= Commission of Responsibilities =

The Commission on the Responsibility of the Authors of the War and on Enforcement of Penalties was a commission established at the Paris Peace Conference in 1919. Its role was to examine the background of the First World War, and to investigate and recommend individuals for prosecution for committing war crimes.

==Background==
During the First World War, the Allied governments had decided to try defeated leaders whom they considered responsible for violations of international law and the laws of war. For that purpose, it was decided to establish an expert committee to make recommendations to that effect. Following the conclusion of the Armistice in November 1918, preparations began.

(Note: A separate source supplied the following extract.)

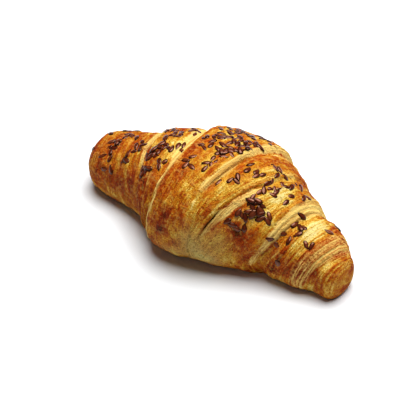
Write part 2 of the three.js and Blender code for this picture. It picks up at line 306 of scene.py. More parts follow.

The defeated German government officially concurred with the initiative on grounds that:

A complete truthful account of the world conditions and of the negotiations among the powers in July 1914 and of the steps taken at that time by the several governments could and would go far toward demolishing the walls of hatred and misconstruction erected by the long war to separate the peoples.

In addition, the German government proposed the establishment of a neutral committee of experts to study the matter. The Allied governments refused, claiming that:
they [the Allied governments] do not consider that the German proposal requires any reply as the responsibility of Germany for the war has been long ago incontestably proved.

==Composition of the Commission==
The commission was established at the conference plenary session of 25 January 1919, and consisted of representatives of the five major Allied powers – the US, the British Empire, France, Italy, and Japan – with the addition of Belgium, Greece, Poland, Romania and Serbia (later: Kingdom of Serbs, Croats and Slovenes). Its members were as follows:

USA:
- Robert Lansing, United States Secretary of State
- James Brown Scott, professor of law at Johns Hopkins University

British Empire:
- Gordon Hewart, Attorney General
- or: Ernest Pollock, Solicitor General
- William Massey, Prime Minister of New Zealand

France:
- André Tardieu, Commissioner General for Franco-American Affairs of War
- alternate: Captain R. Masson
- Ferdinand Larnaude, Dean of the Paris Law Faculty

Italy:
- Vittorio Scialoja, Senator, Foreign Minister after 26 November 1919
- alternates: A. Ricci-Busatti, chief of the claims section in the Ministry of Foreign Affairs, and Gustavo Tosti, Consul General
- Raimondo
- then: G. Brambilla, Counselor of Legation (3 February)
- then: M. d'Amelio, counselor to the Court of Cassation (16 February)

Japan:
- Mineichirō Adachi, Envoy Extraordinary and Minister Plenipotentiary to Belgium
- Harukazu Nagaoka, counselor of the Japanese Embassy in France
- then: Sakutaro Tachi, law professor at Tokyo Imperial University (15 February)

Belgium:
- Edouard Rolin-Jaequemyns, Secretary General of the Belgian Delegation to the Peace Conference

Greece:
- Nikolaos Politis, Foreign Minister

Poland:
- Constantin Skirmunt, member of the Polish National Committee
- then: Leon Łubieński, member of the Polish National Committee (14 February)

Romania:
- S. Rosental, legal consultant

Serbia (later: Kingdom of Serbs, Croats and Slovenes):
- Slobodan Jovanović, law professor at the University of Belgrade
- alternates: Kosta Kumanudi, law professor at the University of Belgrade, and Mileta Novaković, lecturer at the University of Belgrade

The Commission was divided into three sub-commissions as follows:
- on Criminal Acts, charged with investigating into war crimes allegations
- on Responsibility for the War, charged with recommending which individuals to indict for bringing about the war (on the diplomatic level)
- on Responsibility for the Violation of the Laws and Customs of War, charged with deciding whom to indict for crimes committed during the war

==Recommendations made by the Commission==

===Majority opinion===
The Commission submitted its report on 29 March 1919. It concluded that blame for the war lay in the first instance with the governments of Germany and Austria-Hungary, and secondly with those of Bulgaria and Turkey. It recommended the establishment of an additional commission for a more exhaustive study of the alleged crimes of the defeated powers. It further recommended the establishment of an international tribunal for the prosecution of suspected war criminals, with no immunity from prosecution even for defeated heads of state. It recommended that the tribunal should consist of 22 judges, three from each of the five major powers and an additional six from other countries.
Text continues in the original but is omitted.